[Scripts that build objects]
[START]

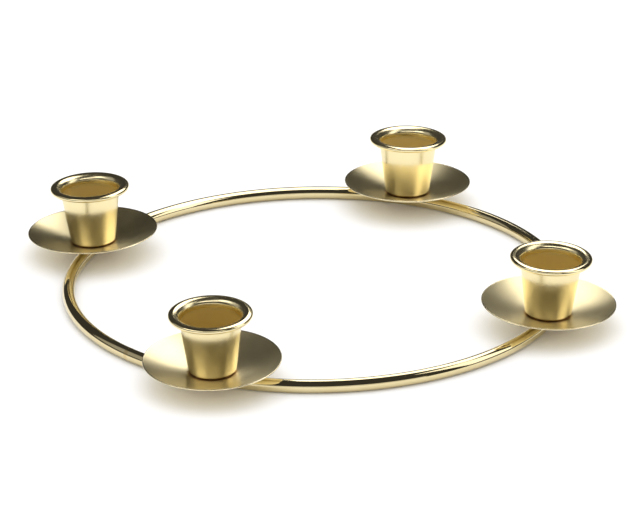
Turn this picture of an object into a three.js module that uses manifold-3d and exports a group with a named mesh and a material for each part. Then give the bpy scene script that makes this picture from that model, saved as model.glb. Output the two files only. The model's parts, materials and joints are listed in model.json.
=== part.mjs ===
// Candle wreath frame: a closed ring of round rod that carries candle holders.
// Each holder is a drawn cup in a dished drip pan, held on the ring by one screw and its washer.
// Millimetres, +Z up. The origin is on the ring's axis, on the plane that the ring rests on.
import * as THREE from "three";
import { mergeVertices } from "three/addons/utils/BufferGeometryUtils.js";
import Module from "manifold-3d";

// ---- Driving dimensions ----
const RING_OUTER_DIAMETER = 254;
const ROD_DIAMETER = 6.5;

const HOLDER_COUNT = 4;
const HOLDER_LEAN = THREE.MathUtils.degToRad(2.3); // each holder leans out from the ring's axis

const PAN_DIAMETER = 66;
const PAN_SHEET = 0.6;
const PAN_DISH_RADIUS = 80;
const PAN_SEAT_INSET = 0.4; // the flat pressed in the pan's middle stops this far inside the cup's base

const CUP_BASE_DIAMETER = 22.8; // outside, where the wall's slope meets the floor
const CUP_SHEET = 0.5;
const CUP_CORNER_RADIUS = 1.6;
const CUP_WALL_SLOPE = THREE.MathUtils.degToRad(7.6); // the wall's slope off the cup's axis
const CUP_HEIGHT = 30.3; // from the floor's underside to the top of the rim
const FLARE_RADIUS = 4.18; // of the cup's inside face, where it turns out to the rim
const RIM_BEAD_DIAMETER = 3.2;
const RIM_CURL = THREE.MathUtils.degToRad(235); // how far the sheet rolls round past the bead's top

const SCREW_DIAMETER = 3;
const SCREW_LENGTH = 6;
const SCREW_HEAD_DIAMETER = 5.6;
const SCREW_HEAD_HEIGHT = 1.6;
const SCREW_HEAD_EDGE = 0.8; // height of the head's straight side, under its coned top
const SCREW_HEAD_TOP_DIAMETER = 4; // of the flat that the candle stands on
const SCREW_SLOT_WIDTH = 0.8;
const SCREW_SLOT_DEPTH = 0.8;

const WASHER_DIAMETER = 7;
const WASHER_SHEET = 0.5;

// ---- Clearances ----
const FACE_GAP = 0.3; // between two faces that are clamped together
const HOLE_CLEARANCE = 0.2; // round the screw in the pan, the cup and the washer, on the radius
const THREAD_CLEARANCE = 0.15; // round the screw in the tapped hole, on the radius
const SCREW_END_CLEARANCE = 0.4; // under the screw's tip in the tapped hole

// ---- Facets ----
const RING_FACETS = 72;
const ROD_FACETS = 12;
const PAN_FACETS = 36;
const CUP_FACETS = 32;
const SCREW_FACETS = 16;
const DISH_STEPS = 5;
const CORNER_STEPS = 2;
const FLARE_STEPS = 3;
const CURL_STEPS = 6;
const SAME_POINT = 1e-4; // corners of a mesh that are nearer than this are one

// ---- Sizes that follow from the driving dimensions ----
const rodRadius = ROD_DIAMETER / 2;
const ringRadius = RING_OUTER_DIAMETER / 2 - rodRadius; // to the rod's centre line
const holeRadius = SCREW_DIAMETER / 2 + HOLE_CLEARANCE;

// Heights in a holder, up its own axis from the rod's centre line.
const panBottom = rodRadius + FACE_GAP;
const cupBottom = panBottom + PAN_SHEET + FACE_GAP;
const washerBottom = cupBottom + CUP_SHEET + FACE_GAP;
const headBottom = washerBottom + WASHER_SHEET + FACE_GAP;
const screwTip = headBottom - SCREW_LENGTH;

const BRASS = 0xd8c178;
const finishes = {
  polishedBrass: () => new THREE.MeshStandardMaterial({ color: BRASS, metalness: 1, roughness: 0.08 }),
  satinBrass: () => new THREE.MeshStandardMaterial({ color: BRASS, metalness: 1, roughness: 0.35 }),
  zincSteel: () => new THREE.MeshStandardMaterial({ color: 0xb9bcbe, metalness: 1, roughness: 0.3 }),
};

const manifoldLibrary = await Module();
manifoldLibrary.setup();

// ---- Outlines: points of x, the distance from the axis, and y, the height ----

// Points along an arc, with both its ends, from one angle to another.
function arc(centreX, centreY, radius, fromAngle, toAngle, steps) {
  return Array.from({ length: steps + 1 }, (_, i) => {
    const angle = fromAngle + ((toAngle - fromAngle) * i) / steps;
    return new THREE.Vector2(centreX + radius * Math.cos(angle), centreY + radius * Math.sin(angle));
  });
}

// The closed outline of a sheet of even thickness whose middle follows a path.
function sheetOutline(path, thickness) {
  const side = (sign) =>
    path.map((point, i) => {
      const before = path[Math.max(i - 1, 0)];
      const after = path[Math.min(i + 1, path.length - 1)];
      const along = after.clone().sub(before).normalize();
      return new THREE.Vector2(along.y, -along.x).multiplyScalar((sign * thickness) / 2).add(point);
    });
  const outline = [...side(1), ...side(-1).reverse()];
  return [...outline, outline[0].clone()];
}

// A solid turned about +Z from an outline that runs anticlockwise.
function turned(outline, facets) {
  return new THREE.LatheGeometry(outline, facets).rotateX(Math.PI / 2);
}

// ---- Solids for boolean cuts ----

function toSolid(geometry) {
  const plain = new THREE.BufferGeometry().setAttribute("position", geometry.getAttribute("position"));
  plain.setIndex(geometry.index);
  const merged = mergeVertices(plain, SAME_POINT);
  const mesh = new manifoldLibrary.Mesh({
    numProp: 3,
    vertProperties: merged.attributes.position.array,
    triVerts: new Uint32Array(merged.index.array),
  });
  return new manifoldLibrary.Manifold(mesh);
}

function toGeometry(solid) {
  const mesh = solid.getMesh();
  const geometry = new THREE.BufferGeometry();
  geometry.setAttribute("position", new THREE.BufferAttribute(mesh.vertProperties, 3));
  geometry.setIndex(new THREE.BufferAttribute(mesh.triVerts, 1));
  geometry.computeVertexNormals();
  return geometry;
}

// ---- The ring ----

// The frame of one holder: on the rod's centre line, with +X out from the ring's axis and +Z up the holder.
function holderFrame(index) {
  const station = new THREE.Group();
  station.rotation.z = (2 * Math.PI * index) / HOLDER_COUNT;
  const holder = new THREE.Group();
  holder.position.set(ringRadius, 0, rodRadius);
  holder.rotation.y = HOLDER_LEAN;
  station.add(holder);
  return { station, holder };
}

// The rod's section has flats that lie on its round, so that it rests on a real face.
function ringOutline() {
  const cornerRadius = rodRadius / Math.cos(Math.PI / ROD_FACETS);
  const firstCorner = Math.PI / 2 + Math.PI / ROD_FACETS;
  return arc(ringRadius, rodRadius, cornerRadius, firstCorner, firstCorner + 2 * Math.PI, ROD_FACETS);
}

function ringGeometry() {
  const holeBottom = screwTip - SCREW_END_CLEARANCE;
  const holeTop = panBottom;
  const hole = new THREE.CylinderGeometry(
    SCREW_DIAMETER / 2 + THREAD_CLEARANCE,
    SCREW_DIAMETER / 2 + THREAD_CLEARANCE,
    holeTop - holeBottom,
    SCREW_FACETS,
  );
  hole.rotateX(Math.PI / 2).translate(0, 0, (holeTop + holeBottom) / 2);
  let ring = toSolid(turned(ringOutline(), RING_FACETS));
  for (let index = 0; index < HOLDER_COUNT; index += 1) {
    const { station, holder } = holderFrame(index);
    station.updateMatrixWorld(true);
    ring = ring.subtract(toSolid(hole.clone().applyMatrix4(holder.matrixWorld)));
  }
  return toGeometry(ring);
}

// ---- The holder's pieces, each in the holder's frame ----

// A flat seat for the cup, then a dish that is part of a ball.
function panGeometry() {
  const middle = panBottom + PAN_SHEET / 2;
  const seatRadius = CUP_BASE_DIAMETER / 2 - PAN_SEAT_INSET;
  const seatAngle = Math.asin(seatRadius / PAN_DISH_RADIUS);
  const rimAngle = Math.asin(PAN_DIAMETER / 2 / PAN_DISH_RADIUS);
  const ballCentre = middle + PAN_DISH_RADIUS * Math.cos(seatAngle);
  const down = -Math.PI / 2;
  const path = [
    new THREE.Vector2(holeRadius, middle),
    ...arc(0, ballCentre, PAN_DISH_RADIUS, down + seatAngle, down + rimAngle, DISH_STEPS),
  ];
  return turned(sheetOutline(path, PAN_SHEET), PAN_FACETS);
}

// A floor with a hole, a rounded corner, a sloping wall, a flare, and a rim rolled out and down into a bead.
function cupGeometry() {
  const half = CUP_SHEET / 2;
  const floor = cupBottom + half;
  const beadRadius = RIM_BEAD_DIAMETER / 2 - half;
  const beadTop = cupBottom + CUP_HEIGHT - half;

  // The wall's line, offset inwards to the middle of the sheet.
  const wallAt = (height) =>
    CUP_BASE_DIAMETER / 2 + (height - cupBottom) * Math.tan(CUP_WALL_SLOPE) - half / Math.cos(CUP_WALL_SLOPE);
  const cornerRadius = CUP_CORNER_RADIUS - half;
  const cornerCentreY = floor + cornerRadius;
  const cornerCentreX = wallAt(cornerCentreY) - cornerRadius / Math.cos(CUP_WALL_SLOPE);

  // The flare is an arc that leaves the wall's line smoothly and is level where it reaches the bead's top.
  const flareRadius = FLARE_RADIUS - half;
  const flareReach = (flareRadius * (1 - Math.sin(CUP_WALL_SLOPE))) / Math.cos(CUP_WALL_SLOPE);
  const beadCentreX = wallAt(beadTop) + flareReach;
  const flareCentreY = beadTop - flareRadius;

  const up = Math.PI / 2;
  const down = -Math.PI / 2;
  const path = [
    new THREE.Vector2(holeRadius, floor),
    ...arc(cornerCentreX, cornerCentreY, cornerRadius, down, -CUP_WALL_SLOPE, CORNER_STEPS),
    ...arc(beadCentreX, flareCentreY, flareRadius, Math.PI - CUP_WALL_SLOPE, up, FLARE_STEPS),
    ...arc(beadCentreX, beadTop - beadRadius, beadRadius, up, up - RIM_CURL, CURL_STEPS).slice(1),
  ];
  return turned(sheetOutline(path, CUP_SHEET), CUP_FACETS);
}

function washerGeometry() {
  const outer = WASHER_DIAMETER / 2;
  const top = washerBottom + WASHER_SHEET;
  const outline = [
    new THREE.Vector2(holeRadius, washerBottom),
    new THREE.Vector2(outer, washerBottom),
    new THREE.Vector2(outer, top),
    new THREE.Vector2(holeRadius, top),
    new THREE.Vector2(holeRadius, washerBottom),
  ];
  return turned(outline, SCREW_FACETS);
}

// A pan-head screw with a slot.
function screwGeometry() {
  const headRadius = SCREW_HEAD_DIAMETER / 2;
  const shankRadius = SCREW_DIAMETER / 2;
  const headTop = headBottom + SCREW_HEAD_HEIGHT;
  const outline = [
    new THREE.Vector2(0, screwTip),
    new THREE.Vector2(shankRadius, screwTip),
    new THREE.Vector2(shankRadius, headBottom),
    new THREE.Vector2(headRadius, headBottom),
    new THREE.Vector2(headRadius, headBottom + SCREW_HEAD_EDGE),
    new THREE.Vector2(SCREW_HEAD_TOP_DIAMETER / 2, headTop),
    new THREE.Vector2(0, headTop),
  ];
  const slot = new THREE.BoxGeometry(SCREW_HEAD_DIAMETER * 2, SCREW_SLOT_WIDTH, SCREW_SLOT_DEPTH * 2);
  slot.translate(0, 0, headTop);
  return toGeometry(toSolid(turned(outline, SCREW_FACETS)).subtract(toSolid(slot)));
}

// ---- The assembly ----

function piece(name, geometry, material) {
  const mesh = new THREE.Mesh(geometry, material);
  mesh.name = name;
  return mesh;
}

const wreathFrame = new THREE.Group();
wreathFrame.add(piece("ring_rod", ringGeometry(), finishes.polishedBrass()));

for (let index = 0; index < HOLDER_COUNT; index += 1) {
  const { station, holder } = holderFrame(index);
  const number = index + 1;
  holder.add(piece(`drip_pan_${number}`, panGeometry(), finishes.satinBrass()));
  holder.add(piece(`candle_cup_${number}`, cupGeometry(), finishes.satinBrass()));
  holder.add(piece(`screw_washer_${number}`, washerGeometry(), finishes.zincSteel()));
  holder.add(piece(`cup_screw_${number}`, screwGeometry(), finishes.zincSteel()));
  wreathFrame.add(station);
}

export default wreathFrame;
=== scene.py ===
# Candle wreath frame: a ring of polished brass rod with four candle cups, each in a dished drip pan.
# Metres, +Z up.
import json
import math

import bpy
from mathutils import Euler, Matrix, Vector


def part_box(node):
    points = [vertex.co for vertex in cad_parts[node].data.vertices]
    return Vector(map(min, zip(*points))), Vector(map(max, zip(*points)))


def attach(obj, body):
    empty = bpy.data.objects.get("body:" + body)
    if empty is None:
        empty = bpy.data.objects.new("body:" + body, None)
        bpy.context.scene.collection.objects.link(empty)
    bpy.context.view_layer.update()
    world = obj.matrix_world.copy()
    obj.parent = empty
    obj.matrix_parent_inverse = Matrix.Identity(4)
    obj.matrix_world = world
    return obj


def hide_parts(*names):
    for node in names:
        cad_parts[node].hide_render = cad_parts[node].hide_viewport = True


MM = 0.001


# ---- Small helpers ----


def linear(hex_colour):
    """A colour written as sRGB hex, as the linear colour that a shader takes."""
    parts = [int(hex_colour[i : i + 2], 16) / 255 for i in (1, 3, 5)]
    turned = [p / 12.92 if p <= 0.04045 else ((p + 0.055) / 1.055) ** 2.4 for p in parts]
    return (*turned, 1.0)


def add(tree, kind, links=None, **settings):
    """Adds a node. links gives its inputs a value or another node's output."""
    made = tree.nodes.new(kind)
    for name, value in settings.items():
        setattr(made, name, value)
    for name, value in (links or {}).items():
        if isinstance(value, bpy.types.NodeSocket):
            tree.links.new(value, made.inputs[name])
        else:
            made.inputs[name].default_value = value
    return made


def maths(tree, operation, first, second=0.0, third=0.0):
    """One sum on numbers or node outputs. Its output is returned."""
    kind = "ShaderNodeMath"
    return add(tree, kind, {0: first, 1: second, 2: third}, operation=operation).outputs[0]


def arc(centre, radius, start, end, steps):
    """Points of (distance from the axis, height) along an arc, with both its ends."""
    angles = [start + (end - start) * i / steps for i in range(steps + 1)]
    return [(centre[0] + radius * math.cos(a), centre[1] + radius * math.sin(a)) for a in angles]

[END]
[START]

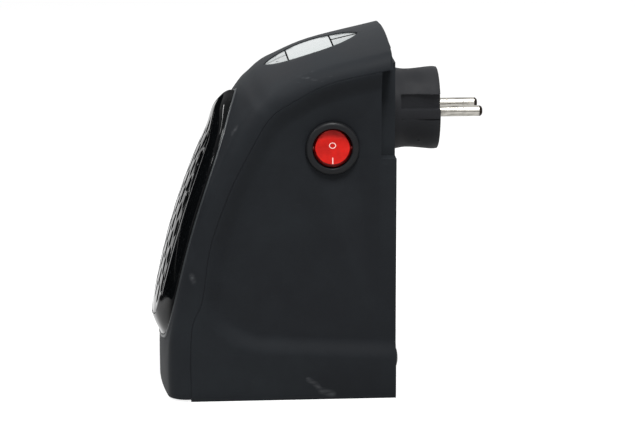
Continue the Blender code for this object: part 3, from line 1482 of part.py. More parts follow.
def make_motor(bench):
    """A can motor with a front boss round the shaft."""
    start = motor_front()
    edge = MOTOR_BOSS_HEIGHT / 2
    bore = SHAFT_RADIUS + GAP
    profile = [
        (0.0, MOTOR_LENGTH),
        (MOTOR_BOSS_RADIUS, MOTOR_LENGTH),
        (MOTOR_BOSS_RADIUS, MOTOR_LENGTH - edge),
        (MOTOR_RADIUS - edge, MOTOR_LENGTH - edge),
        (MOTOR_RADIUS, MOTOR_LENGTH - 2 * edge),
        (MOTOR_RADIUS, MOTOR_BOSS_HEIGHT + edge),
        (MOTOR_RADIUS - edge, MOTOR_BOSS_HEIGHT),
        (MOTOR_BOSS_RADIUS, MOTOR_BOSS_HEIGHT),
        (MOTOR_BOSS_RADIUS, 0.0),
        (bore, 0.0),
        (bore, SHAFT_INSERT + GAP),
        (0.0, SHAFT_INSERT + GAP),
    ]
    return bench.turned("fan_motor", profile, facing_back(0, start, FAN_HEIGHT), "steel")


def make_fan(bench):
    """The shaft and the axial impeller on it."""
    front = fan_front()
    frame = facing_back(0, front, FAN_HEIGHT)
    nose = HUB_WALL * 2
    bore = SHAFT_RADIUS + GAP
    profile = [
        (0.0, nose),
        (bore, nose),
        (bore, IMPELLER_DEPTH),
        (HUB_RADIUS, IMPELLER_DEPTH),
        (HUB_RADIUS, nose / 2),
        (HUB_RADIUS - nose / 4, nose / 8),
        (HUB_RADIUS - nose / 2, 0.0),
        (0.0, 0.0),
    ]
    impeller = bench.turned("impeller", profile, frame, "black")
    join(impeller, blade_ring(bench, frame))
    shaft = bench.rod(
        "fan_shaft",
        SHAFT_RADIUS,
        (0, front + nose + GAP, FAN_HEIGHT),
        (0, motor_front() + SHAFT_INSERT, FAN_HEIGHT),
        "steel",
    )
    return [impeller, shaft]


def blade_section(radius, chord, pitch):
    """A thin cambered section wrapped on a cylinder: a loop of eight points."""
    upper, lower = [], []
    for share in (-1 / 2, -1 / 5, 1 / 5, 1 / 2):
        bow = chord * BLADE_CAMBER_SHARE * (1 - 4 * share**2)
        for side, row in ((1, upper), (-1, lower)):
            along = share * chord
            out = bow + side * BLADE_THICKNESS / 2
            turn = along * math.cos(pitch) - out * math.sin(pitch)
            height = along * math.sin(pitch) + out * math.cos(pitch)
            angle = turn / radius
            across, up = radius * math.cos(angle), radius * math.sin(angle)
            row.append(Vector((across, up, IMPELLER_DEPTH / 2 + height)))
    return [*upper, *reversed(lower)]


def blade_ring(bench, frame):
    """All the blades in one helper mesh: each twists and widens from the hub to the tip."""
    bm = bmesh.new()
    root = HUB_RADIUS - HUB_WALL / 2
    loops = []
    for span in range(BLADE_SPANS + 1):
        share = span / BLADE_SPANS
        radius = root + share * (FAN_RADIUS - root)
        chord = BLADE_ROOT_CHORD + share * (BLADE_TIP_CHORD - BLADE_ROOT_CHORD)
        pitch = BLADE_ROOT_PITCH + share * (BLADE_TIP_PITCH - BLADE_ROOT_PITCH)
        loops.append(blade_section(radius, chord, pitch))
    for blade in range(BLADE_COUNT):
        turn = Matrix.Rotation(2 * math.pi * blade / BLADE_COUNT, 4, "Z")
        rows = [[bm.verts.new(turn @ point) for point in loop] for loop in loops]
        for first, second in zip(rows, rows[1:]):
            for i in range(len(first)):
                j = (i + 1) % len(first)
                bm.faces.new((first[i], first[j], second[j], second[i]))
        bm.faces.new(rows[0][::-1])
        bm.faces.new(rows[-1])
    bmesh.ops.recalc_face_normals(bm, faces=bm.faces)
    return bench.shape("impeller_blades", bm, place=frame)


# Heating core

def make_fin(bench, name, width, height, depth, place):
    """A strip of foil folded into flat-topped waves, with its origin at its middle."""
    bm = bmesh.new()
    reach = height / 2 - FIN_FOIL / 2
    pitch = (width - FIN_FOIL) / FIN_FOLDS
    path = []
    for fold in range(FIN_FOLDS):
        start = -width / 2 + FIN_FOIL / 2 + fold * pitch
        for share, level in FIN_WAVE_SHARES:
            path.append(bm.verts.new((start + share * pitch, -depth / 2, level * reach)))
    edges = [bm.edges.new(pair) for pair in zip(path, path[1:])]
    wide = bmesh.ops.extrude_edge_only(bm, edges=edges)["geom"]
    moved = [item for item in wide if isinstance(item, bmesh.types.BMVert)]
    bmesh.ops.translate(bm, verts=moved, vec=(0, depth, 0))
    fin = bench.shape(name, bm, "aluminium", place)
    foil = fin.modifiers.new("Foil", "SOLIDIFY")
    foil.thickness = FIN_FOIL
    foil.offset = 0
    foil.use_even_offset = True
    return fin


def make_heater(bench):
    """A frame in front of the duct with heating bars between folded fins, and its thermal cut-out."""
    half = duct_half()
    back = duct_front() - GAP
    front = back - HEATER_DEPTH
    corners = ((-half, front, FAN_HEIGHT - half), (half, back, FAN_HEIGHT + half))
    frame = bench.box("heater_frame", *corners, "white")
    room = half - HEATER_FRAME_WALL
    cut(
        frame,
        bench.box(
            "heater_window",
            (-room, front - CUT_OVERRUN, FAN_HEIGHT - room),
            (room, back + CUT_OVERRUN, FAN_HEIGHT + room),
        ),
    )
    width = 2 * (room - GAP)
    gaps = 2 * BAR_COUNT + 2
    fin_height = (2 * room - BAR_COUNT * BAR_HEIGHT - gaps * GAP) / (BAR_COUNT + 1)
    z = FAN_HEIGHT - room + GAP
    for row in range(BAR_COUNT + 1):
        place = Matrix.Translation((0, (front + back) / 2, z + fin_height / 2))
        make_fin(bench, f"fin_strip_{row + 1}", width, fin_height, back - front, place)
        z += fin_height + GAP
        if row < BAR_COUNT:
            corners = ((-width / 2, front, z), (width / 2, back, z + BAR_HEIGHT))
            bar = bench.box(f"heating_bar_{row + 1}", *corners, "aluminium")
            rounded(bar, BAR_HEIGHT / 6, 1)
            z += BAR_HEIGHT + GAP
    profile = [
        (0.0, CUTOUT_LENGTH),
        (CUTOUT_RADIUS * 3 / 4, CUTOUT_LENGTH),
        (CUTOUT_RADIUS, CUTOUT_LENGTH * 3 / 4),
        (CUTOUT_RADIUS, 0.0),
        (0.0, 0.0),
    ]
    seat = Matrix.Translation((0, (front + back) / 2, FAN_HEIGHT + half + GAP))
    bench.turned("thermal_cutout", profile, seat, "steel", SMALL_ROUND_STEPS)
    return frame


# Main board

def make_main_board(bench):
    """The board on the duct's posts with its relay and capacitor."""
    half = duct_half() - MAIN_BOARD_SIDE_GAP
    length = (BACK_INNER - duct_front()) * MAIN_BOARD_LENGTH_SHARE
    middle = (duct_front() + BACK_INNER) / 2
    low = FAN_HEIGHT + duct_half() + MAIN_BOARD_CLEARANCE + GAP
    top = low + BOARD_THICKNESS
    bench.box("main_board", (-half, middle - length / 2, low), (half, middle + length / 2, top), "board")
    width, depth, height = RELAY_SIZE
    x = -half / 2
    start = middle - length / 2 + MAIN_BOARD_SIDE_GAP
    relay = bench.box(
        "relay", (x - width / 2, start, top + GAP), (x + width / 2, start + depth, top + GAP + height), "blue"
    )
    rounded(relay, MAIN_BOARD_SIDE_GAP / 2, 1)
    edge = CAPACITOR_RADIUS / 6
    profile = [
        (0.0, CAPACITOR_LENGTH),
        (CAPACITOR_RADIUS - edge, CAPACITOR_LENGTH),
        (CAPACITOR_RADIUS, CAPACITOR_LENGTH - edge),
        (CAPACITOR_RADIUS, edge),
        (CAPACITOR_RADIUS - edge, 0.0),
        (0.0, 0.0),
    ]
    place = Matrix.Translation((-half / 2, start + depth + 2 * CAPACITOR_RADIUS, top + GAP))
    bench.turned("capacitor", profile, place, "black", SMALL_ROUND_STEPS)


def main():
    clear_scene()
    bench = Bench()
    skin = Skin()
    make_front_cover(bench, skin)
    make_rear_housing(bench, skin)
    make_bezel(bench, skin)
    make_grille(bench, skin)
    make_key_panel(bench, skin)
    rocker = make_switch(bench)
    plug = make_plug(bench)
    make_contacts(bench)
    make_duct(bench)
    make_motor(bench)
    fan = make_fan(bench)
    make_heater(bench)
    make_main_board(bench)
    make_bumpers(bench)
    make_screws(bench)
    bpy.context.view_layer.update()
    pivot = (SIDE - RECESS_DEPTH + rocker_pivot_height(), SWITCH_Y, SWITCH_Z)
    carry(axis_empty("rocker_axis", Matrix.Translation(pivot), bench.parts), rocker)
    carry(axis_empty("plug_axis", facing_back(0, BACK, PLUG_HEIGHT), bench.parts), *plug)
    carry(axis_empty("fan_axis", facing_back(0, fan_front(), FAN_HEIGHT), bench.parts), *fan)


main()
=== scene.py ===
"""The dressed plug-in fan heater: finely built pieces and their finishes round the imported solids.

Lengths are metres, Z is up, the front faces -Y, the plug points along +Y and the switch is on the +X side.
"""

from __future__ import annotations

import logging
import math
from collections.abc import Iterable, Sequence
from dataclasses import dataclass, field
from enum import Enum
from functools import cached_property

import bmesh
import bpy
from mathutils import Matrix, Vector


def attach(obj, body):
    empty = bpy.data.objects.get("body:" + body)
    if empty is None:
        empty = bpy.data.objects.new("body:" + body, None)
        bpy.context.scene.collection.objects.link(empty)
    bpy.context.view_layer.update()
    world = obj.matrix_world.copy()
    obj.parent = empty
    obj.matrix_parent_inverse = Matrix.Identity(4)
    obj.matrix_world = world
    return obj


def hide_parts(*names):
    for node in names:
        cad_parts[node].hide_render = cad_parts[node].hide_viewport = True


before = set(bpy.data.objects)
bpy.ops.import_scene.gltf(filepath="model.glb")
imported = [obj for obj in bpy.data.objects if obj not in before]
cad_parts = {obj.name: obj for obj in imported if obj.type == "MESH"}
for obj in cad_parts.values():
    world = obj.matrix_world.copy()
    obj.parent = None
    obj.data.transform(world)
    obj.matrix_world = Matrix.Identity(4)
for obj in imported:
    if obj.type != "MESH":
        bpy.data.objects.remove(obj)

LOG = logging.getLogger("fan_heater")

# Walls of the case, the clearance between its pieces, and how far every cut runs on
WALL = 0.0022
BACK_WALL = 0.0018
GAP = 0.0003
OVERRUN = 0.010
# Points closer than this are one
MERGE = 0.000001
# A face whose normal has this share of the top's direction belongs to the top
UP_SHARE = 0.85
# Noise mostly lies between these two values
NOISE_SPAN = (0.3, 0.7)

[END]

What needs to be done →
Transcribe, exactly and without additions, the lines of the records above, beginning with the line that contains "Turn this picture" and ending with the line that contains "const HOLDER_LEAN = THREE.MathUtils.degToRad(2.3);", both included.

Reply →
Turn this picture of an object into a three.js module that uses manifold-3d and exports a group with a named mesh and a material for each part. Then give the bpy scene script that makes this picture from that model, saved as model.glb. Output the two files only. The model's parts, materials and joints are listed in model.json.
=== part.mjs ===
// Candle wreath frame: a closed ring of round rod that carries candle holders.
// Each holder is a drawn cup in a dished drip pan, held on the ring by one screw and its washer.
// Millimetres, +Z up. The origin is on the ring's axis, on the plane that the ring rests on.
import * as THREE from "three";
import { mergeVertices } from "three/addons/utils/BufferGeometryUtils.js";
import Module from "manifold-3d";

// ---- Driving dimensions ----
const RING_OUTER_DIAMETER = 254;
const ROD_DIAMETER = 6.5;

const HOLDER_COUNT = 4;
const HOLDER_LEAN = THREE.MathUtils.degToRad(2.3); // each holder leans out from the ring's axis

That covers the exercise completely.